The struggle to survive in a French colonial prison

SR 2061
461, Take 1
Interview with Nguyen Khac Ham
Please tell us how you got involved in giving out revolutionary handbills and how you got arrested.
Nguyen Khac Ham:
During the 1939-1940 period there was a working class movement here struggling for pay hikes and decrease of working hours. In 1939 especially, the French wanted to draft us into the colonial army and send us over to Europe to repair their war making implements for them, now that the French and German war was going on.
But we protested and refused to go. So there was a working class movement in opposition to the French attempt to send us over to France. As a result, we handed out a lot of leaflets. At night, we went to the city of Vinh and spread the leaflets out in all of the various factories. Subsequently, I got arrested and tortured. The French secret police at that time had many barbaric forms of torture.
I was hanged up in mid air with a rope and beaten with sticks in the meantime. This went on for two weeks. The beating would start around 7 p.m. and ended around 9 p.m. or 8 p.m. on some days. I refused to divulge any information. At that time, if you gave them a lot of information, they still kept you in prison. And if you did not divulge any information, they would give you a sentence. After a month of this kind of interrogation, they sentenced me to twelve years of imprisonment.
For cadres whom they considered low level, they had them jailed in Lao Binh . But for cadres whom they thought to be more active like me, they exiled us to Ban Me Thuot. In Ban Me Thuot" from 1931 to 1939 many political prisoners were killed because of the struggle in prison. The Ban Me Thuot" area was formerly an area inhabited by minority people and an area where the climate was extremely unfavorable.
The French exiled Communist political prisoners there in order to use their labor to open up the forest and build the city of Ban Me Thuot". This was because they did not have to pay a penny for this kind of development. Secondly they exiled us there in order to have us killed by the unfavorable climate and terrain and the hard labor. After we arrived, many of us contracted malarial disease and urinated blood (resulting from hemorrhages caused by a virus transmitted by the mosquitoes) and died in large number as a result.
But we staged continual struggles there. There are some in the Central Committee now like Mr. Nguyen Duy Trinh who had been there before me and who, subsequently, got additional sentences as a result of the struggles in the prison and were exiled to the penal island of Con Lon. But for political prisoners of our generation who got sent up there in 1940, the conditions were extremely harsh. There were six main cells in the prison and we were placed in long rows in these cells with our feet shackled to long cangues.

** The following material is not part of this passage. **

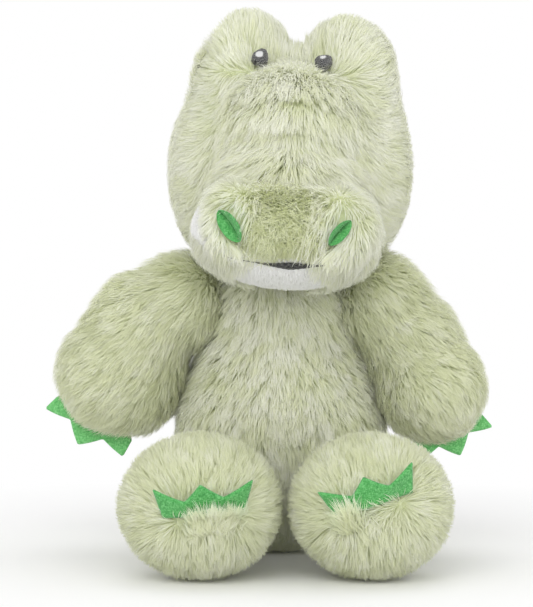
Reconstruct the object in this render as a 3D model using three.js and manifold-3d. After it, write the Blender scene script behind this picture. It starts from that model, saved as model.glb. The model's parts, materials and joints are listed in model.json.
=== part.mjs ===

In the morning, after the gong sounded, they unlocked our feet from the cangues and herded us out of the cells to make us work. While working, we usually got whipped. The food situation was very bad. But we continued to struggle. In 1937, there had been a huge struggle in the prison. And although many people were given additional sentences and exiled elsewhere, the food situation improved somewhat.
But in 1939, during the period of the French-German war, they cut down on the food ration. As a result, the food situation was extremely critical. And so we had to stage continual struggle. When we went on strike and presented them with demands for more food, they had us beaten up very badly. They used the Rhade (an ethnic minority in the area) soldiers to beat us up.